Since then, the former defense secretary has repeatedly stoked the fire by telling interviewers things like: “These last two years, I think he [Obama] kind of lost his way.” “Barack Obama does not like that process of engaging in politics, and I think that hurts his presidency.” And, most recently, Hillary Clinton “is somebody that I’ve seen who’s dedicated to this country. She’s smart, she’s experienced, and she’s tough. What the hell else do you want?” in a president.
It all makes for a pretty tidy narrative, unless you actually read the book. That’s because Worthy Fights itself offers little specific evidence of Clinton’s smarts, toughness, or luminosity as secretary of state. Panetta notes that they agreed about (1) sending more troops to Afghanistan in 2009, (2) launching the raid to kill Osama bin Laden, (3) not swapping Guantanamo Bay prisoners for Bowe Bergdahl, and (4) arming Syria’s rebels.
Decision No. 2 looks good in retrospect. Decision No. 1 doesn’t, given what a mess Afghanistan remains. Decisions Nos. 3 and 4 remain arguable, at least to me. Either way, Panetta’s brief acknowledgment that on certain issues he and Clinton agreed—without virtually any details about the way she argued her case inside the administration, the way she swayed foreign leaders and publics to America’s side or the way she viewed the world—hardly substantiates the over-the-top adjectives he showers on her.
When it comes to Clinton’s time as first lady, the incongruity grows even greater. As Panetta notes gingerly in Worthy Fights, he and Hillary disagreed on the two most important economic questions of Bill Clinton’s first term: whether to prioritize reducing the budget deficit or stimulating the economy, and how hard to push for health-care reform.
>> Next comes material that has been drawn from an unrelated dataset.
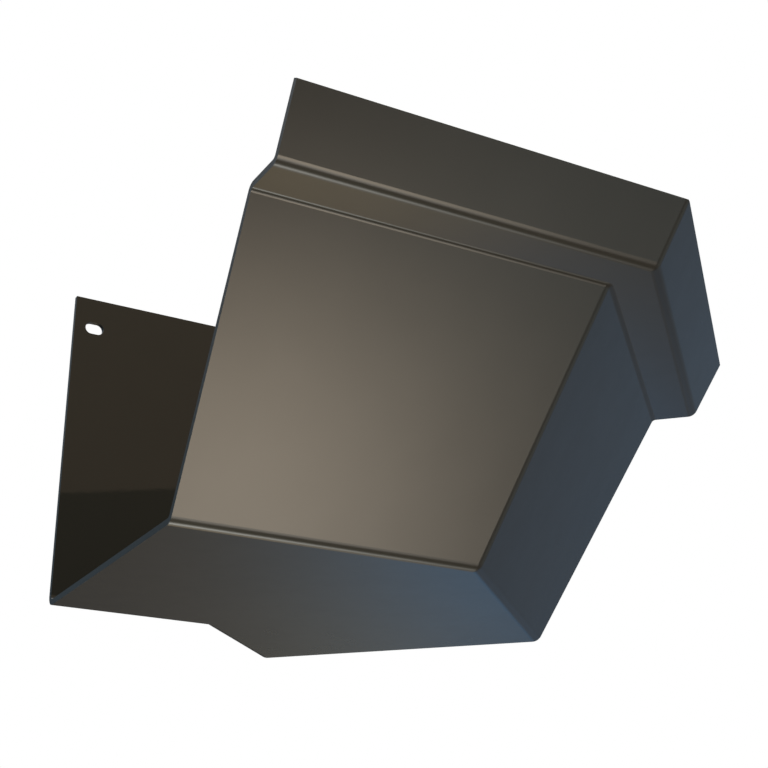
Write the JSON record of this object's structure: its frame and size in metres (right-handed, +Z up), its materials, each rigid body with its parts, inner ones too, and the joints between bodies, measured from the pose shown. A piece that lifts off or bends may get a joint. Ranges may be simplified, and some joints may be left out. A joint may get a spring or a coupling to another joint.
{
  "type": "gutter outside miter",
  "caption": "Folded sheet corner that carries a box gutter round an outside roof corner, with a flat underside, leaning face, stepped lip and slotted back walls.",
  "frame": {"origin": "the point where the outside planes of the two back walls meet, level with the underside, so it sits on the roof edge's outside corner line", "axes": "+Z up, -X along the left leg from the corner to its open end, +Y out of the left leg's back wall towards the building, so its trough lies on the -Y side; the right leg runs along (1, 1, 0)"},
  "size_m": [0.2492, 0.2465, 0.127],
  "materials": {
    "painted_sheet": "semi-gloss dark bronze baked paint on aluminium sheet"
  },
  "bodies": {
    "root": {"outside_miter": "painted_sheet"}
  },
  "joints": []
}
As budget director and then White House chief of staff, Panetta was among the Clinton administration’s staunchest deficit hawks. Hillary, by contrast, “picked at our economic program, asking why there wasn’t more room for health care reform and other initiatives” that Panetta considered too costly. Once Clinton’s first budget passed, Panetta “thought we should move welfare first” while “Hillary demanded that we … not relegate health care to the back burner again.” Throughout the health-care fight, Panetta acknowledges, he and the first lady “were on opposite sides” and “she vented her frustration about me.” For his part, Panetta calls the “health care team” that Hillary led “painfully naïve about politics.”
Panetta’s description of his tangles with Clinton over domestic policy in the White House years are actually more detailed than his description of their agreements on foreign policy in the Obama years. What’s more, the historical verdict is far clearer. It is now Beltway conventional wisdom that the Clinton administration’s decision to emphasize deficit reduction in its initial budget helped pave the way for the economic boom of the late 1990s and restored the Democratic Party’s reputation for fiscal responsibility. It’s also conventional wisdom that the administration’s decision to push for health-care reform rather than welfare reform in 1994 undermined Bill Clinton’s centrist reputation and helped enable the Gingrich takeover of Congress that fall.
Given that Hillary Clinton’s role in the push for health-care reform remains the most significant domestic-policy episode of her career, one might have thought it would inform Panetta’s judgment of her. But he never factors it into his overall assessment of Hillary’s presidential fitness—either in the book or the book tour. And as a result, the press has ignored Panetta’s description of the episode almost entirely.
You can’t blame Panetta too much for this. Like most former administration officials, he’s trying to both vindicate his own actions and stay on the right side of powerful people (which means Hillary, the prospective president, more than Obama, the soon-to-be-former one).
Under normal circumstances, it would be a tricky balance. But it’s a lot easier when so many in the media feel entitled to sum up a book they haven’t actually read it.